-- BEGIN --

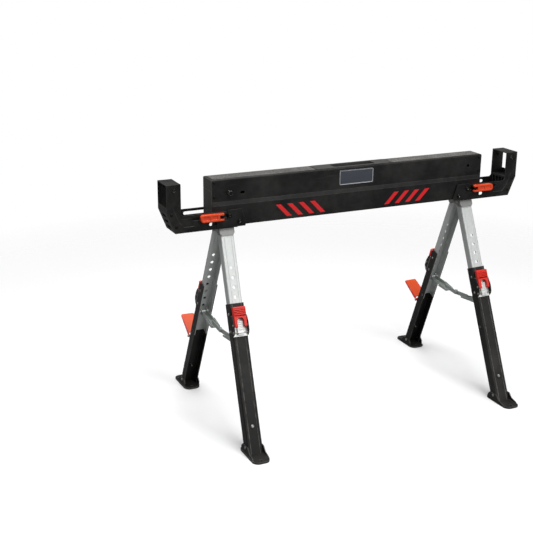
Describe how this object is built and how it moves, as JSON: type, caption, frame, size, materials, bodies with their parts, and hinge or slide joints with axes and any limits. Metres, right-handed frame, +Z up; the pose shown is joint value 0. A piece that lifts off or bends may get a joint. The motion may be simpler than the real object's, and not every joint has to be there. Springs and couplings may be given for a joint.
{
  "type": "folding sawhorse",
  "caption": "Folding steel sawhorse with a channel beam, sliding support arms, clamp levers and telescoping splayed legs held by latches.",
  "frame": {"origin": "on the floor, under the middle of the beam", "axes": "+X along the beam, front (clamp lever side) at -Y, +Z up"},
  "size_m": [1.182, 0.6474, 0.743],
  "materials": {
    "cap_grey": "satin powder coat",
    "beam_black": "satin powder coat",
    "tread_black": "textured anti-slip",
    "tray_black": "fine grained",
    "plate_grey": "satin",
    "stripe_red": "satin print",
    "zinc_steel": "zinc plated",
    "bracket_black": "satin powder coat",
    "insert_black": "moulded",
    "arm_black": "satin powder coat",
    "lever_orange": "moulded, fine grain",
    "hood_steel": "zinc plated",
    "galvanised": "galvanised",
    "leg_black": "satin powder coat",
    "latch_red": "moulded",
    "bright_steel": "bright zinc",
    "flap_orange": "satin powder coat"
  },
  "bodies": {
    "beam": {"beam_shell": "beam_black", "beam_end_cap_left": "cap_grey", "beam_end_cap_right": "cap_grey", "beam_cap_rivets": "zinc_steel", "beam_tread_strips": "tread_black", "beam_handle_tray": "tray_black", "beam_name_plates": "plate_grey", "beam_warning_stripes": "stripe_red", "beam_link_studs": "zinc_steel", "beam_bracket_plates": "bracket_black", "beam_bolts_and_fold_pins": "zinc_steel", "cam_bolt_left": "zinc_steel", "cam_bolt_right": "zinc_steel"},
    "arm_left": {"arm_frame_left": "arm_black", "arm_insert_left": "insert_black", "arm_fixings_left": "zinc_steel"},
    "cam_lever_left": {"cam_lever_left": "lever_orange"},
    "leg_head_left": {"leg_head_left": "hood_steel", "leg_head_pins_left": "zinc_steel"},
    "upper_leg_front_left": {"upper_leg_front_left": "galvanised"},
    "lower_leg_front_left": {"lower_leg_front_left": "leg_black", "foot_front_left": "leg_black", "latch_base_front_left": "bright_steel", "leg_fixings_front_left": "zinc_steel"},
    "latch_lever_front_left": {"latch_lever_front_left": "latch_red"},
    "latch_tab_front_left": {"latch_tab_front_left": "bright_steel"},
    "brace_link_front_left": {"brace_link_front_left": "galvanised"},
    "upper_leg_rear_left": {"upper_leg_rear_left": "galvanised"},
    "lower_leg_rear_left": {"lower_leg_rear_left": "leg_black", "foot_rear_left": "leg_black", "latch_base_rear_left": "bright_steel", "leg_fixings_rear_left": "zinc_steel"},
    "latch_lever_rear_left": {"latch_lever_rear_left": "latch_red"},
    "latch_tab_rear_left": {"latch_tab_rear_left": "bright_steel"},
    "brace_link_rear_left": {"brace_link_rear_left": "galvanised"},
    "rail_flap_rear_left": {"rail_flap_rear_left": "flap_orange"},
    "arm_right": {"arm_frame_right": "arm_black", "arm_insert_right": "insert_black", "arm_fixings_right": "zinc_steel"},
    "cam_lever_right": {"cam_lever_right": "lever_orange"},
    "leg_head_right": {"leg_head_right": "hood_steel", "leg_head_pins_right": "zinc_steel"},
    "upper_leg_front_right": {"upper_leg_front_right": "galvanised"},
    "lower_leg_front_right": {"lower_leg_front_right": "leg_black", "foot_front_right": "leg_black", "latch_base_front_right": "bright_steel", "leg_fixings_front_right": "zinc_steel"},
    "latch_lever_front_right": {"latch_lever_front_right": "latch_red"},
    "latch_tab_front_right": {"latch_tab_front_right": "bright_steel"},
    "brace_link_front_right": {"brace_link_front_right": "galvanised"},
    "upper_leg_rear_right": {"upper_leg_rear_right": "galvanised"},
    "lower_leg_rear_right": {"lower_leg_rear_right": "leg_black", "foot_rear_right": "leg_black", "latch_base_rear_right": "bright_steel", "leg_fixings_rear_right": "zinc_steel"},
    "latch_lever_rear_right": {"latch_lever_rear_right": "latch_red"},
    "latch_tab_rear_right": {"latch_tab_rear_right": "bright_steel"},
    "brace_link_rear_right": {"brace_link_rear_right": "galvanised"},
    "rail_flap_rear_right": {"rail_flap_rear_right": "flap_orange"}
  },
  "joints": [
    {"name": "arm_slide_left", "type": "slide", "parent": "beam", "child": "arm_left", "axis": [1, 0, 0], "range_m": [0, 0.054]},
    {"name": "cam_lever_turn_left", "type": "hinge", "parent": "beam", "child": "cam_lever_left", "pos_m": [-0.43, -0.0438, 0.6375], "axis": [0, 0, 1], "range_deg": [0, 95]},
    {"name": "leg_fold_left", "type": "hinge", "parent": "beam", "child": "leg_head_left", "pos_m": [-0.374, 0, 0.617], "axis": [0, 1, 0], "range_deg": [-90, 0]},
    {"name": "leg_spread_front_left", "type": "hinge", "parent": "leg_head_left", "child": "upper_leg_front_left", "pos_m": [-0.40974, -0.0145, 0.59099], "axis": [0.9996, 0, -0.0279], "range_deg": [0, 18.8]},
    {"name": "leg_height_front_left", "type": "slide", "parent": "upper_leg_front_left", "child": "lower_leg_front_left", "axis": [-0.0258, -0.3827, -0.9235], "range_m": [-0.1405, 0.0843]},
    {"name": "latch_lever_turn_front_left", "type": "hinge", "parent": "lower_leg_front_left", "child": "latch_lever_front_left", "pos_m": [-0.4166, -0.14276, 0.34547], "axis": [0.9996, 0, -0.0279], "range_deg": [0, 60]},
    {"name": "latch_tab_turn_front_left", "type": "hinge", "parent": "lower_leg_front_left", "child": "latch_tab_front_left", "pos_m": [-0.41718, -0.14719, 0.32458], "axis": [0.9996, 0, -0.0279], "range_deg": [0, 20]},
    {"name": "brace_turn_front_left", "type": "hinge", "parent": "upper_leg_front_left", "child": "brace_link_front_left", "pos_m": [-0.41809, -0.13626, 0.29193], "axis": [0.9996, 0, -0.0279], "range_deg": [-89.67, 0]},
    {"name": "leg_spread_rear_left", "type": "hinge", "parent": "leg_head_left", "child": "upper_leg_rear_left", "pos_m": [-0.40974, 0.0145, 0.59099], "axis": [0.9996, 0, -0.0279], "range_deg": [-18.8, 0]},
    {"name": "leg_height_rear_left", "type": "slide", "parent": "upper_leg_rear_left", "child": "lower_leg_rear_left", "axis": [-0.0258, 0.3827, -0.9235], "range_m": [-0.1405, 0.0843]},
    {"name": "latch_lever_turn_rear_left", "type": "hinge", "parent": "lower_leg_rear_left", "child": "latch_lever_rear_left", "pos_m": [-0.4166, 0.14276, 0.34547], "axis": [0.9996, 0, -0.0279], "range_deg": [-60, 0]},
    {"name": "latch_tab_turn_rear_left", "type": "hinge", "parent": "lower_leg_rear_left", "child": "latch_tab_rear_left", "pos_m": [-0.41718, 0.14719, 0.32458], "axis": [0.9996, 0, -0.0279], "range_deg": [-20, 0]},
    {"name": "rail_flap_turn_rear_left", "type": "hinge", "parent": "lower_leg_rear_left", "child": "rail_flap_rear_left", "pos_m": [-0.42095, 0.20251, 0.18952], "axis": [0.9996, 0, -0.0279], "range_deg": [0, 78]},
    {"name": "brace_turn_rear_left", "type": "hinge", "parent": "upper_leg_rear_left", "child": "brace_link_rear_left", "pos_m": [-0.41809, 0.13626, 0.29193], "axis": [0.9996, 0, -0.0279], "range_deg": [0, 89.67]},
    {"name": "arm_slide_right", "type": "slide", "parent": "beam", "child": "arm_right", "axis": [1, 0, 0], "range_m": [-0.054, 0]},
    {"name": "cam_lever_turn_right", "type": "hinge", "parent": "beam", "child": "cam_lever_right", "pos_m": [0.43, -0.0438, 0.6375], "axis": [0, 0, 1], "range_deg": [-95, 0]},
    {"name": "leg_fold_right", "type": "hinge", "parent": "beam", "child": "leg_head_right", "pos_m": [0.374, 0, 0.617], "axis": [0, 1, 0], "range_deg": [0, 90]},
    {"name": "leg_spread_front_right", "type": "hinge", "parent": "leg_head_right", "child": "upper_leg_front_right", "pos_m": [0.40974, -0.0145, 0.59099], "axis": [0.9996, 0, 0.0279], "range_deg": [0, 18.8]},
    {"name": "leg_height_front_right", "type": "slide", "parent": "upper_leg_front_right", "child": "lower_leg_front_right", "axis": [-0.0258, 0.3827, 0.9235], "range_m": [-0.0843, 0.1405]},
    {"name": "latch_lever_turn_front_right", "type": "hinge", "parent": "lower_leg_front_right", "child": "latch_lever_front_right", "pos_m": [0.4166, -0.14276, 0.34547], "axis": [0.9996, 0, 0.0279], "range_deg": [0, 60]},
    {"name": "latch_tab_turn_front_right", "type": "hinge", "parent": "lower_leg_front_right", "child": "latch_tab_front_right", "pos_m": [0.41718, -0.14719, 0.32458], "axis": [0.9996, 0, 0.0279], "range_deg": [0, 20]},
    {"name": "brace_turn_front_right", "type": "hinge", "parent": "upper_leg_front_right", "child": "brace_link_front_right", "pos_m": [0.41809, -0.13626, 0.29193], "axis": [0.9996, 0, 0.0279], "range_deg": [-89.67, 0]},
    {"name": "leg_spread_rear_right", "type": "hinge", "parent": "leg_head_right", "child": "upper_leg_rear_right", "pos_m": [0.40974, 0.0145, 0.59099], "axis": [0.9996, 0, 0.0279], "range_deg": [-18.8, 0]},
    {"name": "leg_height_rear_right", "type": "slide", "parent": "upper_leg_rear_right", "child": "lower_leg_rear_right", "axis": [-0.0258, -0.3827, 0.9235], "range_m": [-0.0843, 0.1405]},
    {"name": "latch_lever_turn_rear_right", "type": "hinge", "parent": "lower_leg_rear_right", "child": "latch_lever_rear_right", "pos_m": [0.4166, 0.14276, 0.34547], "axis": [0.9996, 0, 0.0279], "range_deg": [-60, 0]},
    {"name": "latch_tab_turn_rear_right", "type": "hinge", "parent": "lower_leg_rear_right", "child": "latch_tab_rear_right", "pos_m": [0.41718, 0.14719, 0.32458], "axis": [0.9996, 0, 0.0279], "range_deg": [-20, 0]},
    {"name": "rail_flap_turn_rear_right", "type": "hinge", "parent": "lower_leg_rear_right", "child": "rail_flap_rear_right", "pos_m": [0.42095, 0.20251, 0.18952], "axis": [0.9996, 0, 0.0279], "range_deg": [0, 78]},
    {"name": "brace_turn_rear_right", "type": "hinge", "parent": "upper_leg_rear_right", "child": "brace_link_rear_right", "pos_m": [0.41809, 0.13626, 0.29193], "axis": [0.9996, 0, 0.0279], "range_deg": [0, 89.67]}
  ],
  "couplings": [
    {"joint": "brace_turn_front_left", "follows": "leg_spread_front_left", "ratio": -4.769},
    {"joint": "leg_spread_rear_left", "follows": "leg_spread_front_left", "ratio": -1},
    {"joint": "brace_turn_rear_left", "follows": "leg_spread_front_left", "ratio": 4.769},
    {"joint": "brace_turn_front_right", "follows": "leg_spread_front_right", "ratio": -4.769},
    {"joint": "leg_spread_rear_right", "follows": "leg_spread_front_right", "ratio": -1},
    {"joint": "brace_turn_rear_right", "follows": "leg_spread_front_right", "ratio": 4.769}
  ]
}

-- END --

Problem requirements
Search the listing for the word "joints". Copy every line in which it occurs.

The answer
Describe how this object is built and how it moves, as JSON: type, caption, frame, size, materials, bodies with their parts, and hinge or slide joints with axes and any limits. Metres, right-handed frame, +Z up; the pose shown is joint value 0. A piece that lifts off or bends may get a joint. The motion may be simpler than the real object's, and not every joint has to be there. Springs and couplings may be given for a joint.
  "joints": [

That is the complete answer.